# How do I convert this analog PID to a digital one?

I want to transform a type III analog PID into a discrete-time one so I can implement it on a PIC18F. The controller is for a buck converter.

When I apply the bilinear transformation to the analog transfer function

$s =\dfrac{2}{T}\cdot \dfrac{z-1}{z+1}$

how much should T be when my switching frequency is 500 kHz and loop bandwidth is 60 kHz?

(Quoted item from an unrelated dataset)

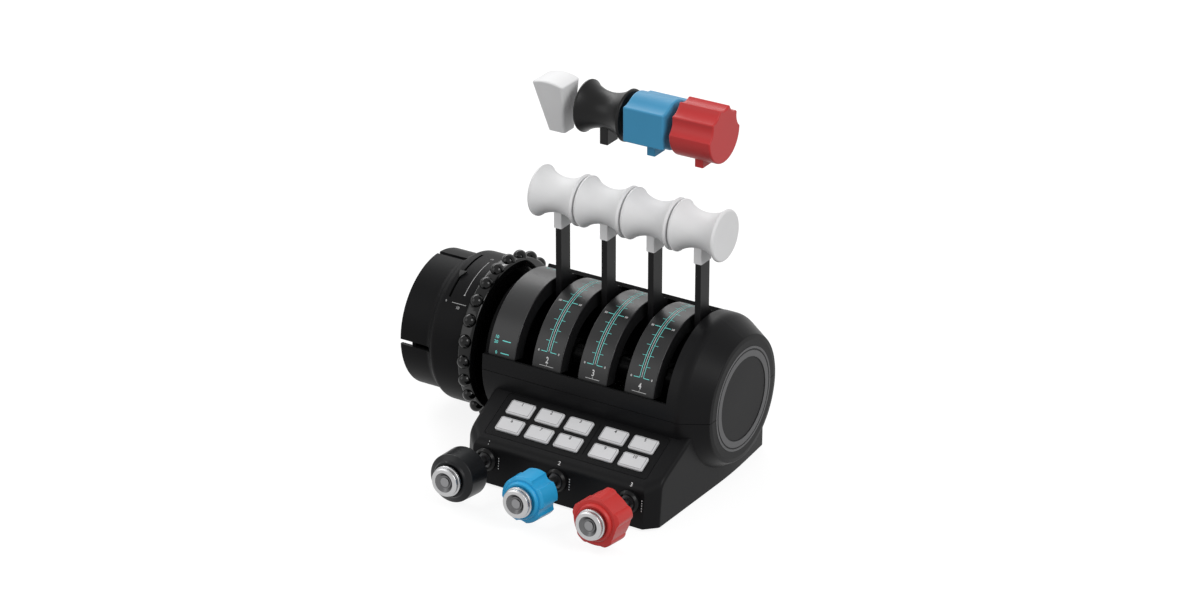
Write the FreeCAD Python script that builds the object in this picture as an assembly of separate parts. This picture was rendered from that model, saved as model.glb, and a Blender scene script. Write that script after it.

• I'm not sure about a type III PID controller? I wasn't convinced that the internet was definitive about what "type III" means. Can you provide detail of the circuit you are trying to make digital. Include the switching regulator part please. – Andy aka Apr 9 '13 at 11:02
• As pointed out in the answer below by CAGT: T is time between successive calculations in your filter loop. If all you are after is T then this answer is correct. If you want more details on designing your loop we need more information about the analogue controller you are trying to make digital. – Warren Hill Feb 3 '14 at 11:55
• Are you sure about that loop bandwidth of 60kHz? That would mean your PID loop must run with at least 120kHz! – EvertW Apr 25 '14 at 11:57
• Can you add some code and show how your schematics look? Probably many people are interested in microcontroller doing PID regulation. – Kamil Apr 26 '14 at 22:47
• Here is a link that should help! biricha.com/converter/type/4 – user74867 May 5 '15 at 16:08

## 1 Answer

I think that the Type III Compensator you refer, is the one with 3 poles and 2 zeros (3p2z) used to stabilize a voltage mode buck converter. You do not describe the relationship between the loop execution frequency and switching freq. ("1 by 1" or "1 out of n"). I believe that Fbw = 60 kHz is very high to be handled with a PIC-18F - it would be more consistent with a DSP or DSC.

In order to be conservative:

1. To avoid aliasing Fs > 2 Fbw. In practice: Sampling frequency should be 10 to 30 times the bandwidth freq.
2. Another equivalent choice: T < 0.1 Tr, where Tr is the rise time of the open-loop system.
3. The phase shift (degrees) in a given freq. F is -360FT. Since the ZOH (Zero Order Holder) contributes with a T/2 delay, the shift is -180F/Fs. Resulting in -180 deg. when F = Fs. So, for a stable design, pick a low T.
4. In other hand, a very high Fs can lead to precision errors in a fixed point implementation: Remember that, with a very small T, the poles in z domain tend to unity, since $$z = e^{Ts}$$ resulting in very similar values, such as 0.999 and 0.99.